Apropos Flop: auch wenn einige Regelungen des
Volkszählungsgesetzes durchgewunken wurden (etwa hinsichtlich der
Verwendung der Daten für die Forschung), so war es doch ein
überwiegender Sieg für die Kläger. Viele Vorschriften des
Gesetzes verstießen gegen das neue „Recht auf informationelle
Selbstbestimmung“. Und das Bundesverfassungsgericht wäre nicht
das Bundesverfassungsgericht, würde es nicht irgendwie das
Grundgesetz dabei mit heranziehen. Und wenn es wie hier Menschen
betrifft, dann passt eigentlich immer auch die Menschwürde aus
Artikel 1 des Grundgesetzes. Aber das wäre doch ein wenig
billig. Bei etwas so Wegweisendem und Neuen bekommt man gleich
zwei Grundrechte als Begründung zum Preis für ein Neues. Sicher
ist sicher. Und da nahm man dazu noch Artikel 2 Abs. 1 des
Grundgesetzes, das Recht auf freie Entfaltung der Persönlichkeit.

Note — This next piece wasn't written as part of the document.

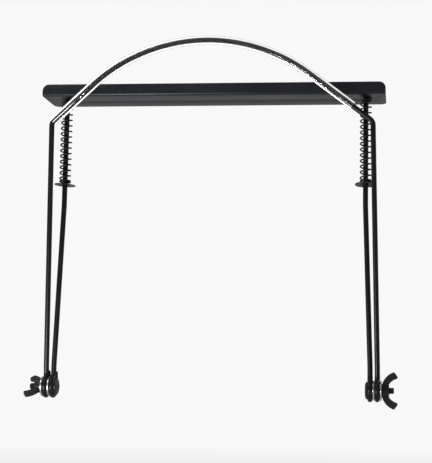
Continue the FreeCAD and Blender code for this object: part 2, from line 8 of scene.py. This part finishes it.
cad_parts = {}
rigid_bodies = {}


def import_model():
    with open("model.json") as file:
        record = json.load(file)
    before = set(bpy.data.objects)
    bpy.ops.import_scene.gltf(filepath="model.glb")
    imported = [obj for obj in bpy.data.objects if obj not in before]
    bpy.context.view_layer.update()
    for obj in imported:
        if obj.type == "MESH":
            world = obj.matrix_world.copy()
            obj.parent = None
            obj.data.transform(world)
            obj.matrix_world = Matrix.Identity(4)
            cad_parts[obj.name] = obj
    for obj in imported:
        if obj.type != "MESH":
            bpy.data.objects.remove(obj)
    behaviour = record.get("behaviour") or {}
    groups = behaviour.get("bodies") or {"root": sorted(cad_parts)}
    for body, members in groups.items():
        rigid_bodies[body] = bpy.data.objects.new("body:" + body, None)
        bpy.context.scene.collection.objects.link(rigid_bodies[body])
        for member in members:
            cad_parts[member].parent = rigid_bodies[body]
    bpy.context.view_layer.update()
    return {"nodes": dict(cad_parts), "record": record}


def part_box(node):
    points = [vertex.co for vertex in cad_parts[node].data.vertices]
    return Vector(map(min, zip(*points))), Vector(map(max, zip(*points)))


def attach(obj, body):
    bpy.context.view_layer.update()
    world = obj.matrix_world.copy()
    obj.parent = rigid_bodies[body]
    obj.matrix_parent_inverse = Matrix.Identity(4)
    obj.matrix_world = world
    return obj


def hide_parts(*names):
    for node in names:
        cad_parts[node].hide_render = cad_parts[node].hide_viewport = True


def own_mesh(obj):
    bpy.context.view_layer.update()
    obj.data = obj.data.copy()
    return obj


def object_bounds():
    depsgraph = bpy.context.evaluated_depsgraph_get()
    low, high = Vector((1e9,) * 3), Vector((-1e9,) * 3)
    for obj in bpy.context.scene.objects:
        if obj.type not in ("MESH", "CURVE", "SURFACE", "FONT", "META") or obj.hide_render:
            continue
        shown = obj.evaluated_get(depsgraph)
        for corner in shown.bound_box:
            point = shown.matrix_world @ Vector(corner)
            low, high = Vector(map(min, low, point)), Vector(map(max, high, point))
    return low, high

Wer will bei so viel Menschenwürde und Persönlichkeit
widersprechen. Und da damit Grundrechte verletzt wurden, konnte
das Bundesverfassungsgericht einige der Vorschriften des
Volkszählungsgesetzes als verfassungswidrig einstufen. Die waren
dann gleich mal nichtig und der Rest konnte eh nicht alleine
bestehen bleiben. Sieg für den Datenschutz!
1987 kam es dann zum zweiten Versuch einer Volkszählung. Zentrale
Änderung war, dass die personenbezogenen Angaben getrennt von den
Fragebögen blieben, um die Anonymität zu erreichen. Wobei der
Kenner weiß, echte Anonymität gibt es (fast) gar nicht. Aber man
hat sich zumindest bemüht, dass auch aus den Antworten beim
Fragebogen nicht allzu einfach auf den Menschen dahinter
geschlossen werden konnte. Übrigens gab es auch gegen dieses
Vorgehen Proteste, u. a. von den Grünen, die damals relativ
frisch mit im Bundestag dabei waren. Zu behaupten, dass nun auch
hieran irgendwie Habeck Schuld sei, ist dann aber in Anbetracht
der vergangenen Zeit, doch etwas übertrieben. Immerhin fand man
durch die Volkszählung plötzlich eine Million mehr Erwerbstätige
in Deutschland. Hatten die doch gearbeitet und keiner hat es
mitbekommen. Allerdings macht das Sinn, schließlich fand man auch
heraus, dass es in Wirklichkeit ca. eine Million weniger
Wohnungen gab. Die Erwerbstätigen konnten also quasi nichts
anderes machen als zu arbeiten.
Und da der Begriff Volkszählung dann noch ziemlich negativ
belastet war, machte man es im Folgenden wie eine gute
Marketingabteilung. Weist Dir Stiftung Warentest Schadstoffe im
Produkt nach, nenne es um. Und so wurde aus der Volkszählung der
Zensus und Schuld war dann 2011 nicht Merkel oder die SPD,
sondern die EU, die das ja wollte. Noch unschuldiger und süßer
ist da nur noch der „Mikrozensus“, in dem regelmäßig Stichproben
gezogen werden. Mehr würde die Bevölkerung wahrscheinlich eh nur
verunsichern …
Damit verlassen wir das weite Feld der Volkszählungen. Aber das
Bundesverfassungsgericht hatte noch so einiges im Köcher. Doch
zunächst müssen wir uns der EU zuwenden. Denn die entdeckte mit
entspannter Verzögerung in den 90er Jahren den Hype um den
Datenschutz und wollte auch ihren Teil des Kuchens.